29 “I have become a brother to jackals
And a companion of ostriches.
30 “My skin turns black on me,
And my bones burn with fever.
31 “Therefore my harp is turned to mourning,
And my flute to the sound of those who weep.
Job can no longer discover a ray of light. He goes “blackened, but not by the heat of the sun” as it also can be translated (verse 28). This is because of the illnesses that have affected him so severely and so extensively. This is how he goes; this is how he lives, from second to second, this is how his life ends. Job feels like a lonely wanderer in the darkness, although there is a circle of people around him, even if it is at a distance. When he gets up and calls for help, his cry for help is not addressed to them. It is a general cry for help, made from the greatest need, by someone who used to be ready to help people in need.

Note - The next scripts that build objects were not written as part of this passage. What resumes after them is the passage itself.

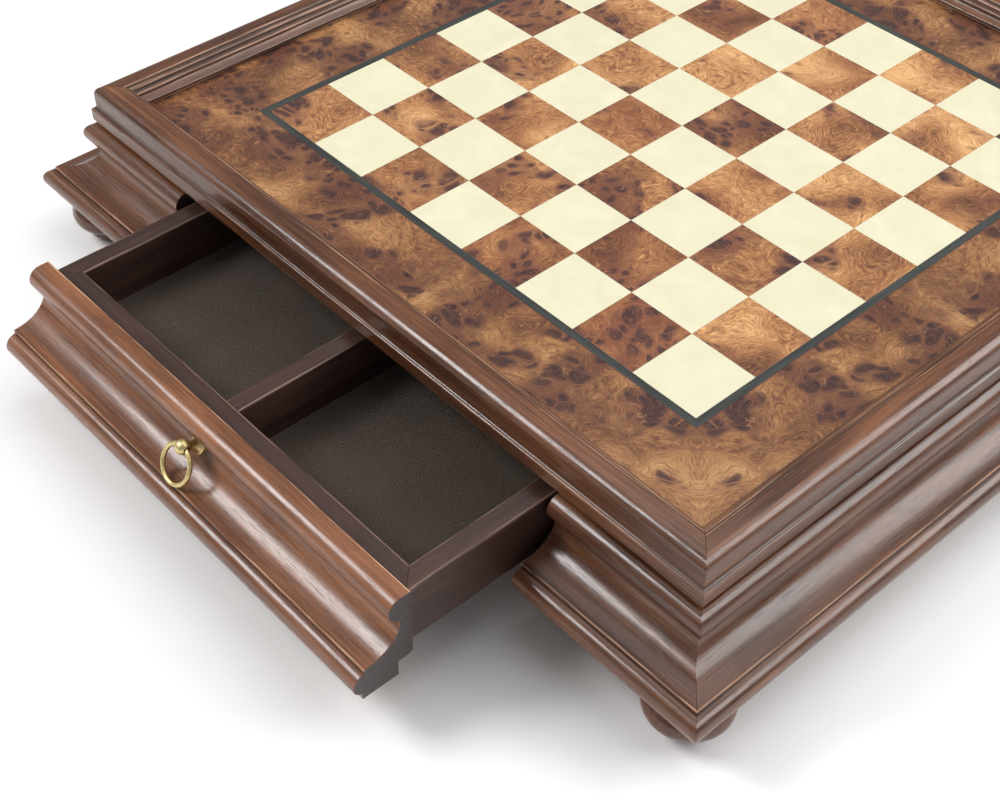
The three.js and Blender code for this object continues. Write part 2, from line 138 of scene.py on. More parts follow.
class Outline:
    """A closed outline, point by point, with its arcs and curves already in short steps."""

    def __init__(self, x, y):
        self.points = [(x, y)]

    def line(self, x, y):
        self.points.append((x, y))
        return self

    def curve(self, control_x, control_y, x, y, steps=8):
        start_x, start_y = self.points[-1]
        for step in range(1, steps + 1):
            t = step / steps
            along_x = (1 - t) ** 2 * start_x + 2 * t * (1 - t) * control_x + t * t * x
            along_y = (1 - t) ** 2 * start_y + 2 * t * (1 - t) * control_y + t * t * y
            self.points.append((along_x, along_y))
        return self

    def arc(self, centre_x, centre_y, radius_x, radius_y, start, end, steps=28):
        for step in range(steps + 1):
            angle = start + (end - start) * step / steps
            x = centre_x + radius_x * math.cos(angle)
            y = centre_y + radius_y * math.sin(angle)
            self.points.append((x, y))
        return self


def tidy_points(points):
    """The points as an array, anticlockwise, without repeats."""
    kept = []
    for point in points:
        if not kept or math.dist(point, kept[-1]) > 1e-4:
            kept.append(point)
    if math.dist(kept[0], kept[-1]) < 1e-4:
        kept.pop()
    array = np.array(kept)
    following = np.roll(array, -1, axis=0)
    area = np.sum(array[:, 0] * following[:, 1] - following[:, 0] * array[:, 1])
    return array if area > 0 else array[::-1]


SHARP_TURN = math.radians(18)
CORNER_STEPS = 4


def soften(points, radius=0.35, support=1.3):
    """Rounds each sharp corner a little, between support points that keep the flats beside it flat.

    It also says how worn each point is, above 0 on a crest, and how much painted shade it gets, below 0 in
    a crease.
    """
    array = tidy_points(points)
    made, wear_and_crease_shade = [], []
    count = len(array)
    for i in range(count):
        point = array[i]
        into = point - array[i - 1]
        away = array[(i + 1) % count] - point
        into_length, away_length = np.linalg.norm(into), np.linalg.norm(away)
        into, away = into / into_length, away / away_length
        turn = math.atan2(into[0] * away[1] - into[1] * away[0], float(into @ away))
        if abs(turn) < SHARP_TURN:
            made.append(point)
            wear_and_crease_shade.append(float(np.clip(turn / (into_length + away_length) * 3, -0.5, 0.5)))
            continue
        if into_length > 2.5 * support:
            made.append(point - into * support)
            wear_and_crease_shade.append(0.0)
        corner = min(radius, 0.4 * into_length, 0.4 * away_length)
        for step in range(CORNER_STEPS):
            t = step / (CORNER_STEPS - 1)
            made.append(point - into * corner * (1 - t) ** 2 + away * corner * t * t)
            wear_and_crease_shade.append(math.copysign(min(1.0, abs(turn)), turn))
        if away_length > 2.5 * support:
            made.append(point + away * support)
            wear_and_crease_shade.append(0.0)
    return np.array(made), np.array(wear_and_crease_shade)


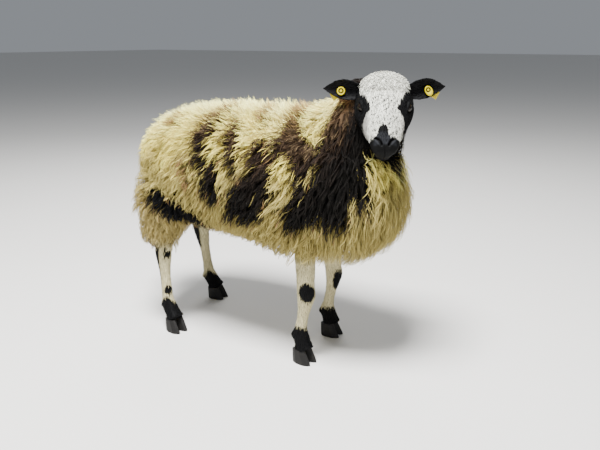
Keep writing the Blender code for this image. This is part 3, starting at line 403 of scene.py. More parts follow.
def flow(rows, s):
    """A smooth reading of the rows at each s from 0 to 1."""
    rows = np.asarray(rows, float)
    place = np.clip(s, 0, 1) * (len(rows) - 1)
    i = np.minimum(place.astype(int), len(rows) - 2)
    f = (place - i)[:, None]
    a, b, c, d = (rows[np.clip(i + k, 0, len(rows) - 1)] for k in (-1, 0, 1, 2))
    return b + 0.5 * f * (c - a + f * (2 * a - 5 * b + 4 * c - d + f * (3 * (b - c) + d - a)))


def tube_grid(rows, side, along, around, power=2.25):
    """Rings of points of a rounded form along the rows: (along + 1, around, 3)."""
    rows = np.array([tuple(r) + (0.0,) * (8 - len(r)) for r in rows])
    s = np.linspace(0, 1, along + 1)
    row = flow(rows, s)
    step = 0.01
    ahead = flow(rows, np.minimum(s + step, 1))[:, :3] - flow(rows, np.maximum(s - step, 0))[:, :3]
    side = unit(np.array(side, float))
    up = unit(np.cross(unit(ahead), side))
    turn = np.arange(around) * math.tau / around
    c, q = np.cos(turn), np.sin(turn)
    e = 2 / power
    c, q = np.sign(c) * np.abs(c) ** e, np.sign(q) * np.abs(q) ** e
    across = row[:, 3:4] * c * (1 - row[:, 7:8] * np.maximum(q, 0))
    rise = np.where(q > 0, row[:, 4:5] * q, row[:, 5:6] * q)
    return (row[:, None, :3] + across[..., None] * side + rise[..., None] * up[:, None, :])


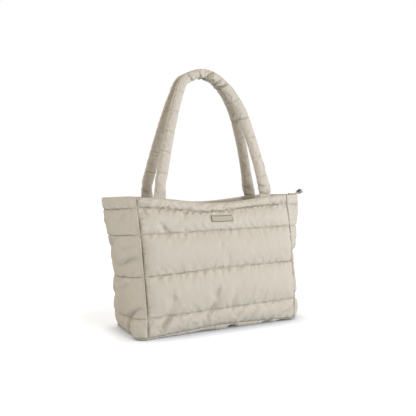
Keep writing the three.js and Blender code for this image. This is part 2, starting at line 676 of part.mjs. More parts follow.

He has become “a brother to jackals and a companion of ostriches”, of animals that shun people’s company and that people loathe (verse 29). In the sounds they make, the howling of jackals and the moaning of ostriches, they express the sorrow and lamentation of Job (Mic 1:8). Job feels expelled from the fellowship of men and banished to these animals.
His skin has turned black and is about to fall off (verse 30; cf. Lam 4:8). His body has been torn down by festering ulcers and his bones by burning fever. All joy is gone (verse 31). “Harp” and “flute” are used for expressions of joy, but Job can only use them to play songs of mourning and grief (Lam 5:15). His voice suffocates in the sobs of a crying one.